▶ [Recorded data]
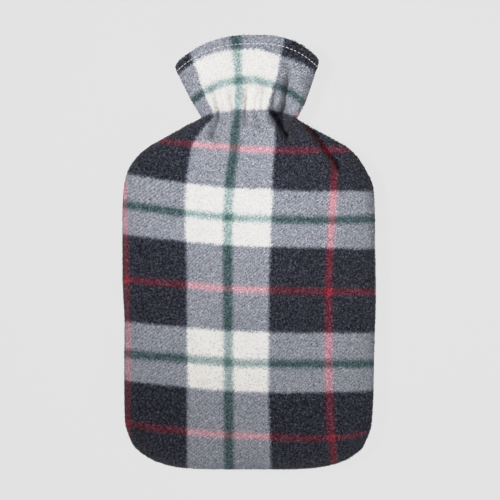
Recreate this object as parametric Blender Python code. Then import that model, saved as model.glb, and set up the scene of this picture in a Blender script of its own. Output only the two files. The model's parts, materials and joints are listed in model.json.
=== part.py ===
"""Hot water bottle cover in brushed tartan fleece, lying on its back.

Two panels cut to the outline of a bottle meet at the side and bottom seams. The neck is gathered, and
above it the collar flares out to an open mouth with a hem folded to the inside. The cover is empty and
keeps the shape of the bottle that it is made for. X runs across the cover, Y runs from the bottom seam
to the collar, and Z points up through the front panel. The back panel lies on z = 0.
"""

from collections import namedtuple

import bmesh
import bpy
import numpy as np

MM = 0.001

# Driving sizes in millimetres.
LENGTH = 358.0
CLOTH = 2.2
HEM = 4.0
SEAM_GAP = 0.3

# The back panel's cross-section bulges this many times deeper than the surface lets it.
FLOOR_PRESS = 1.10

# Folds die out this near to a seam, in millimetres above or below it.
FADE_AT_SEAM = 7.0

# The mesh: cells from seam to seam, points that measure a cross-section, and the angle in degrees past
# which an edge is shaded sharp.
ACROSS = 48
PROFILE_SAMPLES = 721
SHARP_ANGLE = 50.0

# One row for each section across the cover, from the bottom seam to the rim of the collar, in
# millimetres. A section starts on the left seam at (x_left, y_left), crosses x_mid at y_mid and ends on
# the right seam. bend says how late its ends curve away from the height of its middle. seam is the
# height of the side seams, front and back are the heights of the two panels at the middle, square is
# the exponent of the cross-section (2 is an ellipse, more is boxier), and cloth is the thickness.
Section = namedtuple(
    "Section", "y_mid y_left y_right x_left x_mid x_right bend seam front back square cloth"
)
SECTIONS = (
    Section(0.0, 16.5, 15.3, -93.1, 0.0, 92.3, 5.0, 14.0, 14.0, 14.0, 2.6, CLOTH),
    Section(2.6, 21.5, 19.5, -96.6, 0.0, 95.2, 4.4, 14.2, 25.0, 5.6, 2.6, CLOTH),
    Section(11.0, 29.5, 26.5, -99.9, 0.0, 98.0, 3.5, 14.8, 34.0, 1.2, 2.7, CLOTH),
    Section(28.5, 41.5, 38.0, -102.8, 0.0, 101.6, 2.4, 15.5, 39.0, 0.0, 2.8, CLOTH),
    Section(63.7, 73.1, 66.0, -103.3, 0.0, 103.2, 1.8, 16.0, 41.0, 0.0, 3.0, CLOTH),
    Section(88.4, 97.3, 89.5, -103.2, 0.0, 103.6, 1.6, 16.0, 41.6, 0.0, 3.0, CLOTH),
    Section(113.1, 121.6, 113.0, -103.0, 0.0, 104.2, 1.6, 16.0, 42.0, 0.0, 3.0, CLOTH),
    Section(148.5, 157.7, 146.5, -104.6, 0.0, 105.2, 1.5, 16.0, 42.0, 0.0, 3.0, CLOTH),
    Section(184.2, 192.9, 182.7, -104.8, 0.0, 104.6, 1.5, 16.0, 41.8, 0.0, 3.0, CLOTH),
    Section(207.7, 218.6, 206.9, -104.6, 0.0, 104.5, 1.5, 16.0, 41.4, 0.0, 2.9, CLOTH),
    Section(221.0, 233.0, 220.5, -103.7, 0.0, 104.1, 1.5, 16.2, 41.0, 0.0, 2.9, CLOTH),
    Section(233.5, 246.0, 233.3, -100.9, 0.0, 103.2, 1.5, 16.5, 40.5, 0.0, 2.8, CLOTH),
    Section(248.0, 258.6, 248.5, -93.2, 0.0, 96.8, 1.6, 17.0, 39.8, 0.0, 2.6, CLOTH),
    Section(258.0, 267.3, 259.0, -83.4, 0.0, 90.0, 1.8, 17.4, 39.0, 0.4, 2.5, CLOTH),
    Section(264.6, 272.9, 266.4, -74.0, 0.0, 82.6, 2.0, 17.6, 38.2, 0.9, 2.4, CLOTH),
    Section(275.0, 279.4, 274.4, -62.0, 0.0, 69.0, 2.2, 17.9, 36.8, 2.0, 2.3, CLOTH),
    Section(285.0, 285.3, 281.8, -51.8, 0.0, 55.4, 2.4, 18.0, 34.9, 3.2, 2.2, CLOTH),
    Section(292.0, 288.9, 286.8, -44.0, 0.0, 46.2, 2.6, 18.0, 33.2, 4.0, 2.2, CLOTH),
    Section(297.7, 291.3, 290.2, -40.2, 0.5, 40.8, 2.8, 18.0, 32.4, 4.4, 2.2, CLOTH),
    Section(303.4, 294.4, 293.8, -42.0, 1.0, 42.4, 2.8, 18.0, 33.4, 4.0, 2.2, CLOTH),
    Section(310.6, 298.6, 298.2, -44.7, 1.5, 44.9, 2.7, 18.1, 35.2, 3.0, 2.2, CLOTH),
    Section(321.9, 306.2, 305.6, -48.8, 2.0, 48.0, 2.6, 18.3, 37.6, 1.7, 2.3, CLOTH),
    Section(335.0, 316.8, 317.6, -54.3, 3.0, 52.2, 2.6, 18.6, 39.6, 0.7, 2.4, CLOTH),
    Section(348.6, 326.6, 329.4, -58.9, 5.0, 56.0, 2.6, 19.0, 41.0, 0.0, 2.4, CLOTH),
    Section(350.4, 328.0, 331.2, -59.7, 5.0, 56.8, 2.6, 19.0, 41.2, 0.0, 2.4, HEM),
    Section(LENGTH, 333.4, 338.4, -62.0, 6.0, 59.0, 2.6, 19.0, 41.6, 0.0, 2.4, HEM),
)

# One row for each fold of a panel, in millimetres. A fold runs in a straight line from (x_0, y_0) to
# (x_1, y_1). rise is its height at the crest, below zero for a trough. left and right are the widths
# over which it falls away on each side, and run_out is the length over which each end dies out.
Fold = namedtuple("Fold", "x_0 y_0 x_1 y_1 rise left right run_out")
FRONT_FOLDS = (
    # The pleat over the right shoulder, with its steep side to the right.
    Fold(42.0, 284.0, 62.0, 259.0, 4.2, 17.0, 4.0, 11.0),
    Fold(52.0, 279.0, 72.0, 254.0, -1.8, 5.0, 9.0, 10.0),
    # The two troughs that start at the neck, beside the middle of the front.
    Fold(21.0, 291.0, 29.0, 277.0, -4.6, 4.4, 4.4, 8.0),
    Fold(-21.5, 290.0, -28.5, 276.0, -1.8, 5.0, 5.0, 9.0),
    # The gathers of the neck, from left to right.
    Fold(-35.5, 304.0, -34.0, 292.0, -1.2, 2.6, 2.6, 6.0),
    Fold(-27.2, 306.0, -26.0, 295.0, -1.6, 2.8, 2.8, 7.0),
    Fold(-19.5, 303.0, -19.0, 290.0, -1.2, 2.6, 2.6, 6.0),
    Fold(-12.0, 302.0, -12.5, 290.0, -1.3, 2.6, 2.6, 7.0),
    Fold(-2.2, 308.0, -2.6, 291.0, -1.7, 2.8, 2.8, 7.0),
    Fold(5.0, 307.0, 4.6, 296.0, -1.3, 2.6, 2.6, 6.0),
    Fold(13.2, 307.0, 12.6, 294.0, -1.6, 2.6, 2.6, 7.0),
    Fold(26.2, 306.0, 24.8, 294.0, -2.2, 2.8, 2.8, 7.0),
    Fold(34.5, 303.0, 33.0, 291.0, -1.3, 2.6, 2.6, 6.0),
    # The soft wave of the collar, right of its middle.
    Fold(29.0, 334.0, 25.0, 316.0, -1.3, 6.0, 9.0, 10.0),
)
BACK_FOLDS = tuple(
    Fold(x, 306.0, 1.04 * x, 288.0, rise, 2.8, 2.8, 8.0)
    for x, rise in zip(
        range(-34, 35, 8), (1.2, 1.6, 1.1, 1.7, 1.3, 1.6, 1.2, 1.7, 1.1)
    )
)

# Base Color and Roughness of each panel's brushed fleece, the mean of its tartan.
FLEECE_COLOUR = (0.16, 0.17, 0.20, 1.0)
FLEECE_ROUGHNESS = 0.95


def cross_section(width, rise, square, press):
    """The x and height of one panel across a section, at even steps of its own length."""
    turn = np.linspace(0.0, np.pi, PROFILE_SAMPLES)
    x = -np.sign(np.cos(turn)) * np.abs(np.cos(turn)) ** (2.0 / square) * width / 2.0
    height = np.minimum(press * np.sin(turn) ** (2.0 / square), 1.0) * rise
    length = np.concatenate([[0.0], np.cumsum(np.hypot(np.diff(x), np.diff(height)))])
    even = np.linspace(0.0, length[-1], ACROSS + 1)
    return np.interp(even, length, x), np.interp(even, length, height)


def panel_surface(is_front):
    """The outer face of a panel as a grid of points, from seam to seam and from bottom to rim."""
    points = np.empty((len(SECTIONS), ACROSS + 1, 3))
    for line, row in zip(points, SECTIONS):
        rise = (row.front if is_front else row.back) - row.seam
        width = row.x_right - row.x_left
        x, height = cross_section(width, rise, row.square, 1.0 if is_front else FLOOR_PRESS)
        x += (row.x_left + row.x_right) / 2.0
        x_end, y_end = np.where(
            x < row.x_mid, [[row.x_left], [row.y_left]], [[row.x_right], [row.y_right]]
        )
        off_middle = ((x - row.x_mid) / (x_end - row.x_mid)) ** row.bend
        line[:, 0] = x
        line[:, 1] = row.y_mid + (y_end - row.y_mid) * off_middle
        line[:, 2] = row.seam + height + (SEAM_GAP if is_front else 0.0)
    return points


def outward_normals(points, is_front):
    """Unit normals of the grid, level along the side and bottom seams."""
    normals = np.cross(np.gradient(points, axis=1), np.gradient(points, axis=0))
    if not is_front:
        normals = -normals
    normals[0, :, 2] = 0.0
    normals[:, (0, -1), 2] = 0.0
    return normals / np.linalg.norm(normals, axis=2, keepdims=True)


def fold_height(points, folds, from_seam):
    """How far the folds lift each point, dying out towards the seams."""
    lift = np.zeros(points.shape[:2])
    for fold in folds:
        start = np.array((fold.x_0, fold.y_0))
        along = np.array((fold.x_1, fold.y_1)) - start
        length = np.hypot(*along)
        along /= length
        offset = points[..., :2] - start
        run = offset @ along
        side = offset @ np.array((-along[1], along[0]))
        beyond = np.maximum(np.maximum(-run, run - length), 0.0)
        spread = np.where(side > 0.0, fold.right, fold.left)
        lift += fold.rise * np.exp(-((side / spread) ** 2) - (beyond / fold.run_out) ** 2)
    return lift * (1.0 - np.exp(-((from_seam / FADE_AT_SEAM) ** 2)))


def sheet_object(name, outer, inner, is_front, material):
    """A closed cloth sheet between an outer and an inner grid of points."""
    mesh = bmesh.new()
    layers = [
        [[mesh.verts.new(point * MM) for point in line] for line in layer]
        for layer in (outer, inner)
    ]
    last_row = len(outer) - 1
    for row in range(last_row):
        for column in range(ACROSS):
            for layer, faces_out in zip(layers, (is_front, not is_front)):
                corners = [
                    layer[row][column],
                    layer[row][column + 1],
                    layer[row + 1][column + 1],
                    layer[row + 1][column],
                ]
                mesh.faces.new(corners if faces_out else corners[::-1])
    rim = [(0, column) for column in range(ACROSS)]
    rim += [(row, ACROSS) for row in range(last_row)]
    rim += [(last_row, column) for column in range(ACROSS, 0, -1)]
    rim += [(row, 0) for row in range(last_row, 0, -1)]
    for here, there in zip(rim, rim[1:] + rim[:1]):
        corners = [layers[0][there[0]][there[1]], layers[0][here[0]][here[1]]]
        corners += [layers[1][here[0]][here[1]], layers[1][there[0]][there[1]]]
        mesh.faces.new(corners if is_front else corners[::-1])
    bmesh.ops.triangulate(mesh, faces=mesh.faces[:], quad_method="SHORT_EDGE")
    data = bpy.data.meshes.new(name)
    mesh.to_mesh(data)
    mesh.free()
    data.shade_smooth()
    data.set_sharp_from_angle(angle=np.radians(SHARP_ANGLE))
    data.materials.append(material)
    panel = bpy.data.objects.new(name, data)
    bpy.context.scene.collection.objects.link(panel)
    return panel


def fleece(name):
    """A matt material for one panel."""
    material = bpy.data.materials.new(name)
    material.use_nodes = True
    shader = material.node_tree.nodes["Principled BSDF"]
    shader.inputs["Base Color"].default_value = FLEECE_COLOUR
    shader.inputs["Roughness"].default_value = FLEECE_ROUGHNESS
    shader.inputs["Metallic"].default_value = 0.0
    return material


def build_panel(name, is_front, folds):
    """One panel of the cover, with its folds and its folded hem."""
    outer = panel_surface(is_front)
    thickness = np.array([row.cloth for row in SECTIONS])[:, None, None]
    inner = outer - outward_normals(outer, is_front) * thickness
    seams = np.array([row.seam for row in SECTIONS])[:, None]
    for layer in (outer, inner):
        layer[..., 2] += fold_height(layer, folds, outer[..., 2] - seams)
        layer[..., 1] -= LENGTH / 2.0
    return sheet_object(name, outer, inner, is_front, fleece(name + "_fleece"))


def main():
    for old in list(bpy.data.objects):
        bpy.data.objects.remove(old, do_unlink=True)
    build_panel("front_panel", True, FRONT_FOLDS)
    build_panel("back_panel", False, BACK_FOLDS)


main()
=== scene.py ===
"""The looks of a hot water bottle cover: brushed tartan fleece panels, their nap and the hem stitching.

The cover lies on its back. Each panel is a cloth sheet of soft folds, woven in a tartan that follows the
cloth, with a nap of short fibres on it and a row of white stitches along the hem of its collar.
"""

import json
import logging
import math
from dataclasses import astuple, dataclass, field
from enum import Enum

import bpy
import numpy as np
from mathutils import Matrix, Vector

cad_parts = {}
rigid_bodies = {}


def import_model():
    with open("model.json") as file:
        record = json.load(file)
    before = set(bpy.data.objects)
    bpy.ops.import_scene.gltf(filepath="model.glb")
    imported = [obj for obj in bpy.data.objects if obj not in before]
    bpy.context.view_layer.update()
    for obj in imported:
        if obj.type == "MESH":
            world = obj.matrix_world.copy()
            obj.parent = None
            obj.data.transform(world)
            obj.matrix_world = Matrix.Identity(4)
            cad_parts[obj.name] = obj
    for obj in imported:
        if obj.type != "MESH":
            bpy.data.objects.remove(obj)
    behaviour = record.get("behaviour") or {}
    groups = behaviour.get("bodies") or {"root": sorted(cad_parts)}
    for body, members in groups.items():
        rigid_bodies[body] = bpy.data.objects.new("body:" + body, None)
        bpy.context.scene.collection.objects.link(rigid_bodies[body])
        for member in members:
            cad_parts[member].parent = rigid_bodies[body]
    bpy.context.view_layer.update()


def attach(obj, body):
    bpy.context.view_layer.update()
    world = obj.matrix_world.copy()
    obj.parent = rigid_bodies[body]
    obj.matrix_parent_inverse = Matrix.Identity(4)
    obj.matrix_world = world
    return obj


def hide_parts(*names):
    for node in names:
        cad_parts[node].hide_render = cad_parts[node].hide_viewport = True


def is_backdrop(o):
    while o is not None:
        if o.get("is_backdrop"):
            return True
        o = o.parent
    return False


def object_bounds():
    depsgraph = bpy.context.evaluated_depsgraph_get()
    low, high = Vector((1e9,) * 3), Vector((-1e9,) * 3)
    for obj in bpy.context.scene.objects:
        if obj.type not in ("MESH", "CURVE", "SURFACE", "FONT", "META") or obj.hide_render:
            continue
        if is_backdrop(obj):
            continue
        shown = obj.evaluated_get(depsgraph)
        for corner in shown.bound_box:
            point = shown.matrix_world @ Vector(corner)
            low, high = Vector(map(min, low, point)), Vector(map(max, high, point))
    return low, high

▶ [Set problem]
Quote the listing above from its first line to the line with "lying on its back.", inclusive, and add nothing.

▶ [Written reply]
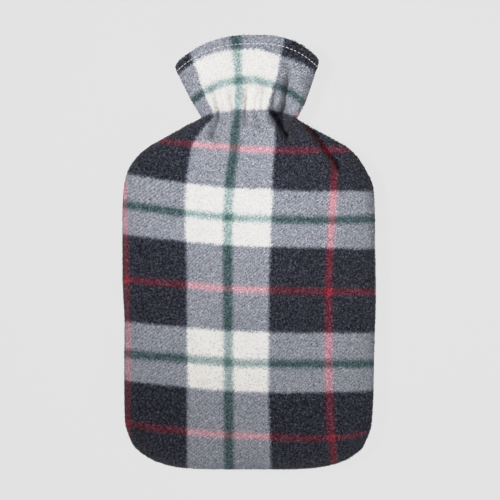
Recreate this object as parametric Blender Python code. Then import that model, saved as model.glb, and set up the scene of this picture in a Blender script of its own. Output only the two files. The model's parts, materials and joints are listed in model.json.
=== part.py ===
"""Hot water bottle cover in brushed tartan fleece, lying on its back.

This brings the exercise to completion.